Auch für ein auf den Gesichtspunkt der Folgenbeseitigung gestütztes Antragsbegehren auf Übernahme oder Erstattung der Eintragungskosten durch das FA wäre der Finanzrechtsweg nicht gegeben gewesen. Es kann dahinstehen, ob der Antrag entsprechend umgedeutet werden könnte und ob insoweit die Vorausetzungen nach § 114 FGO vorlagen. Denn die Kosten der Eintragung einer Zwangssicherungshypothek können im Wege eines Folgenbeseitigungsanspruchs nicht im Finanzrechtsweg, sondern nur im Zivilrechtsweg geltend gemacht werden, zumal sie auch nur an die für das Grundbuchamt tätige Gerichtskasse entrichtet wurden (Senat, Urteil vom 14. Dezember 1965 VII 155/65, Höchstrichterliche Finanzrechtsprechung 1966, 78; vgl. auch - für Löschungskosten - FG Baden-Württemberg, Urteil vom 26. September 1980 II 7/80 Z, Entscheidungen der Finanzgerichte 1981, 114).

Entgegen der Ansicht der Antragsteller wird mit der Verneinung des Finanzrechtsweges richterliche Rechtskontrolle nicht ausgeschlossen.
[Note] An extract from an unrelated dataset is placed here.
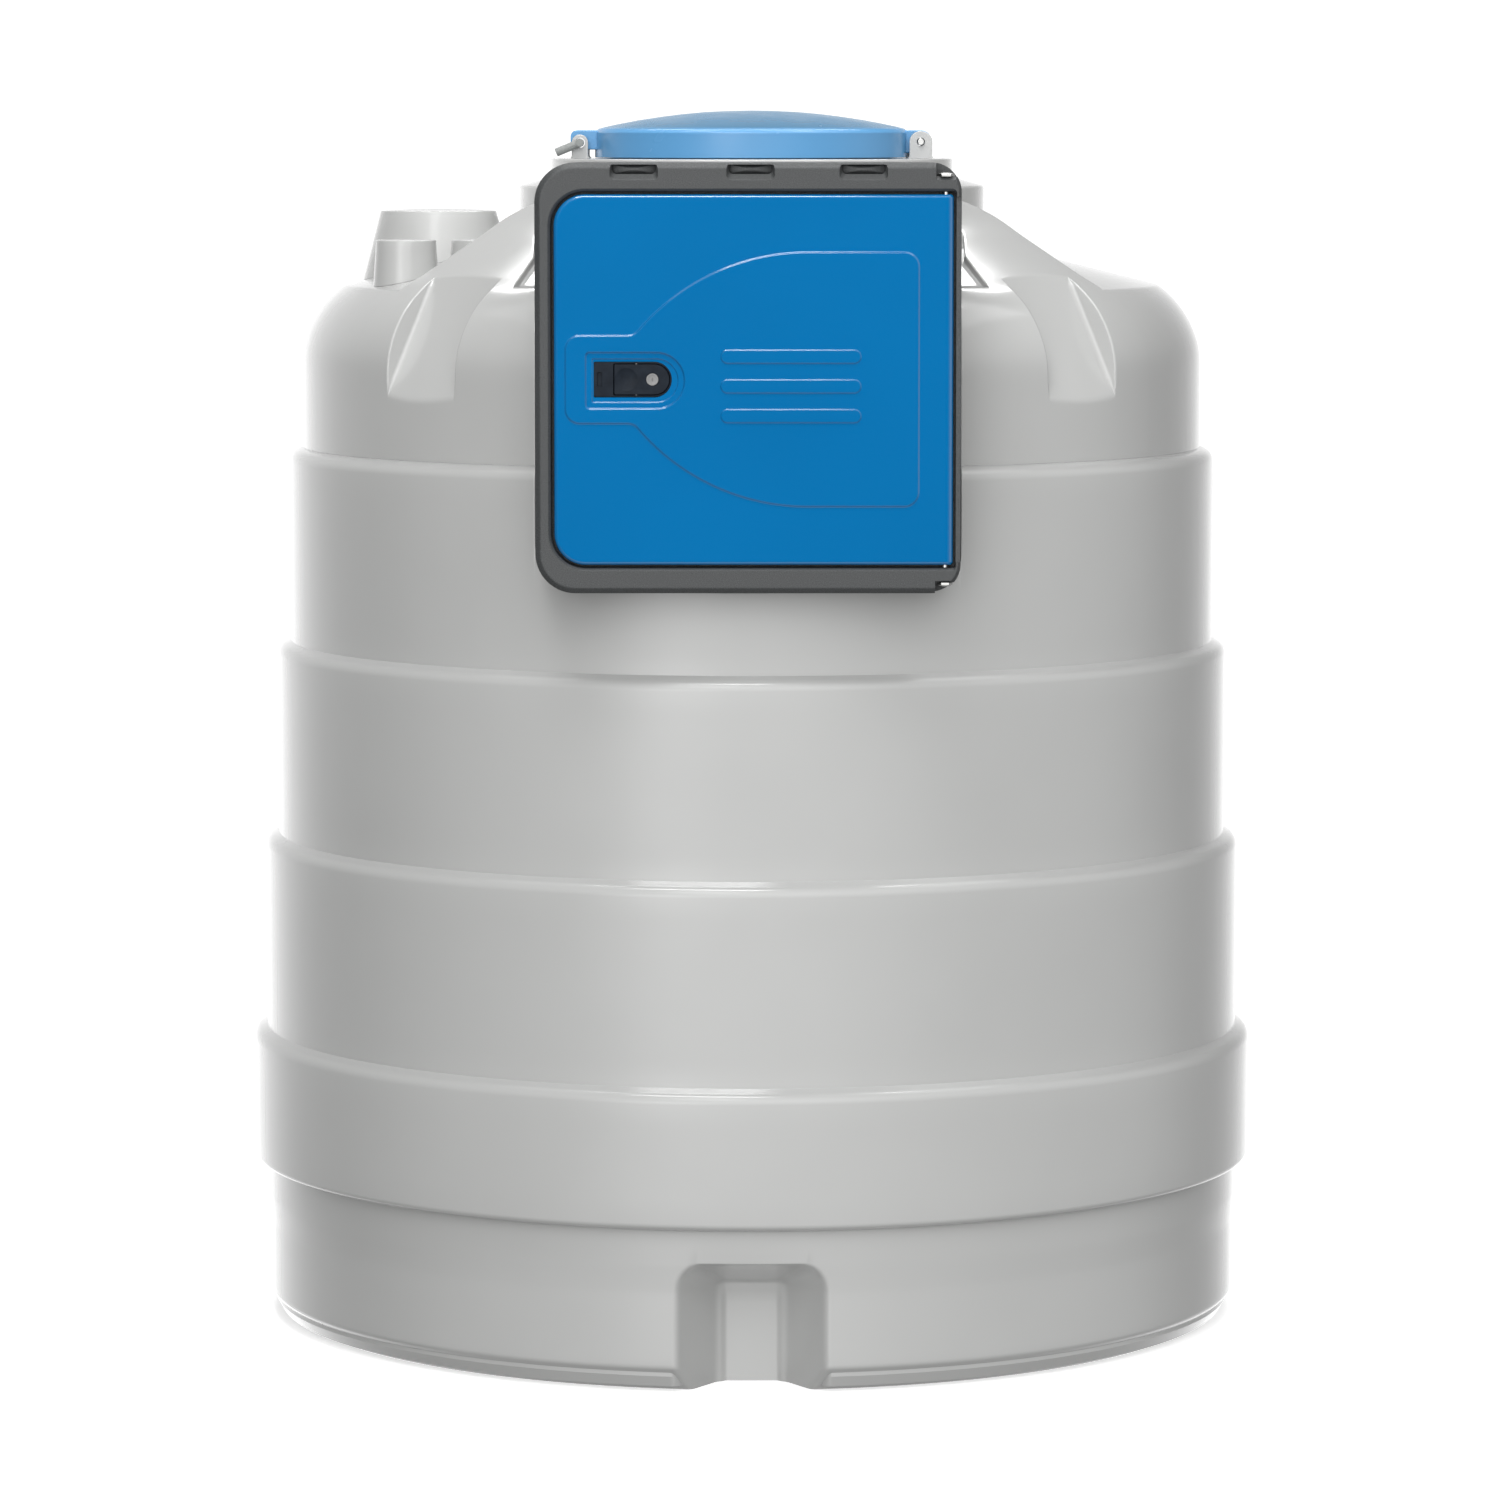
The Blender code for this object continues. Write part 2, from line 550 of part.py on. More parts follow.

Falls die Antragsteller die vom Grundbuchamt für die Nichterhebung oder Rückzahlung der Eintragungskosten geforderte finanzamtliche Bestätigung nicht erhalten, bleibt es ihnen unbenommen, insoweit im Zivilrechtswege etwaige Schadensersatzansprüche entsprechend § 945 ZPO oder wegen Amtspflichtverletzung geltend zu machen (vgl. zur Rechtswegzuständigkeit der ordentlichen Gerichte für Schadensersatzansprüche bei ungerechtfertigter Arrestanordnung durch eine Finanzbehörde Bundesgerichtshof, Urteile vom 26. November 1974 VI ZR 124/72, BGHZ 63, 277, und vom 25. Mai 1959 III ZR 39/58, BGHZ 30, 123).